> **SET PROBLEM**
Your task is to print all of the data word for word.

◆ ◆ ◆ ◆ ◆ ◆ ◆

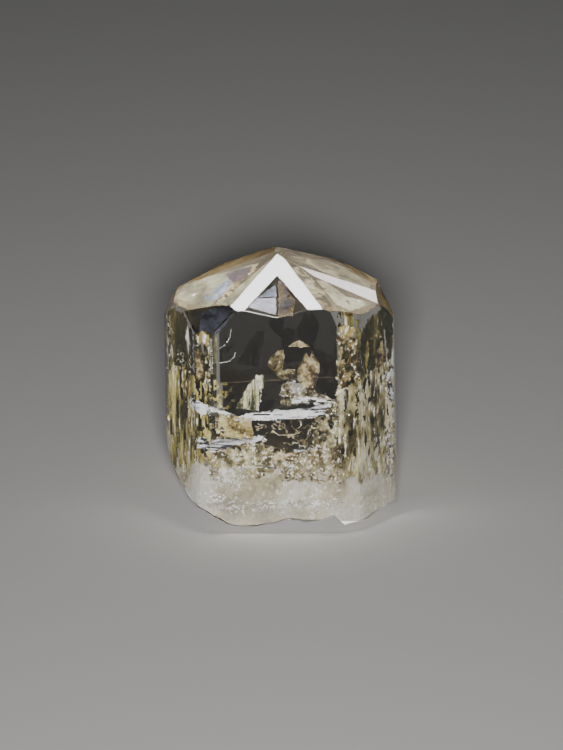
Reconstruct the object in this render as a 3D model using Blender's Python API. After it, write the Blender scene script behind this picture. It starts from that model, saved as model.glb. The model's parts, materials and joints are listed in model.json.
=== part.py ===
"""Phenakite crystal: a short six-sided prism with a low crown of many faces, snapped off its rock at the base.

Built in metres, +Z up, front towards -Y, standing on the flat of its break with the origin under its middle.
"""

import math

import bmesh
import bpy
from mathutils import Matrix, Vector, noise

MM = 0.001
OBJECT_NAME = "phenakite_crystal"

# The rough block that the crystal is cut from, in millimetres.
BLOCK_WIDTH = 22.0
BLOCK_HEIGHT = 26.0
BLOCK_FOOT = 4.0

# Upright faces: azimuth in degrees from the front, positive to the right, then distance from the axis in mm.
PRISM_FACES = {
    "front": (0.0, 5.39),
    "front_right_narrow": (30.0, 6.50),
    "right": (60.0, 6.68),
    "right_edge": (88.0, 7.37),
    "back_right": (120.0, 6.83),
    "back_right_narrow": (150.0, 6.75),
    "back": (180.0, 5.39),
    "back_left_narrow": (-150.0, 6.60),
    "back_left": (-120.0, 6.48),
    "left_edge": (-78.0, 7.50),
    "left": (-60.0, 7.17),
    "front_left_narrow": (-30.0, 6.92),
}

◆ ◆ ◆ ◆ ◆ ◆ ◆

> **FULL RESPONSE**
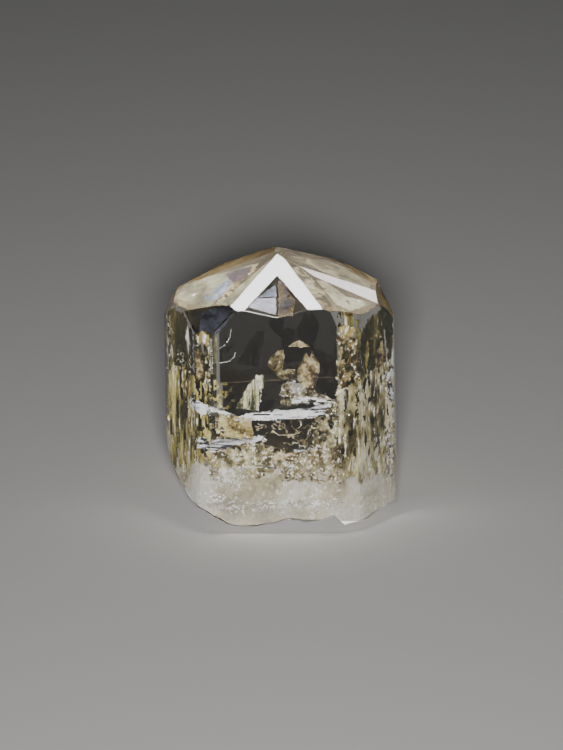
Reconstruct the object in this render as a 3D model using Blender's Python API. After it, write the Blender scene script behind this picture. It starts from that model, saved as model.glb. The model's parts, materials and joints are listed in model.json.
=== part.py ===
"""Phenakite crystal: a short six-sided prism with a low crown of many faces, snapped off its rock at the base.

Built in metres, +Z up, front towards -Y, standing on the flat of its break with the origin under its middle.
"""

import math

import bmesh
import bpy
from mathutils import Matrix, Vector, noise

MM = 0.001
OBJECT_NAME = "phenakite_crystal"

# The rough block that the crystal is cut from, in millimetres.
BLOCK_WIDTH = 22.0
BLOCK_HEIGHT = 26.0
BLOCK_FOOT = 4.0

# Upright faces: azimuth in degrees from the front, positive to the right, then distance from the axis in mm.
PRISM_FACES = {
    "front": (0.0, 5.39),
    "front_right_narrow": (30.0, 6.50),
    "right": (60.0, 6.68),
    "right_edge": (88.0, 7.37),
    "back_right": (120.0, 6.83),
    "back_right_narrow": (150.0, 6.75),
    "back": (180.0, 5.39),
    "back_left_narrow": (-150.0, 6.60),
    "back_left": (-120.0, 6.48),
    "left_edge": (-78.0, 7.50),
    "left": (-60.0, 7.17),
    "front_left_narrow": (-30.0, 6.92),
}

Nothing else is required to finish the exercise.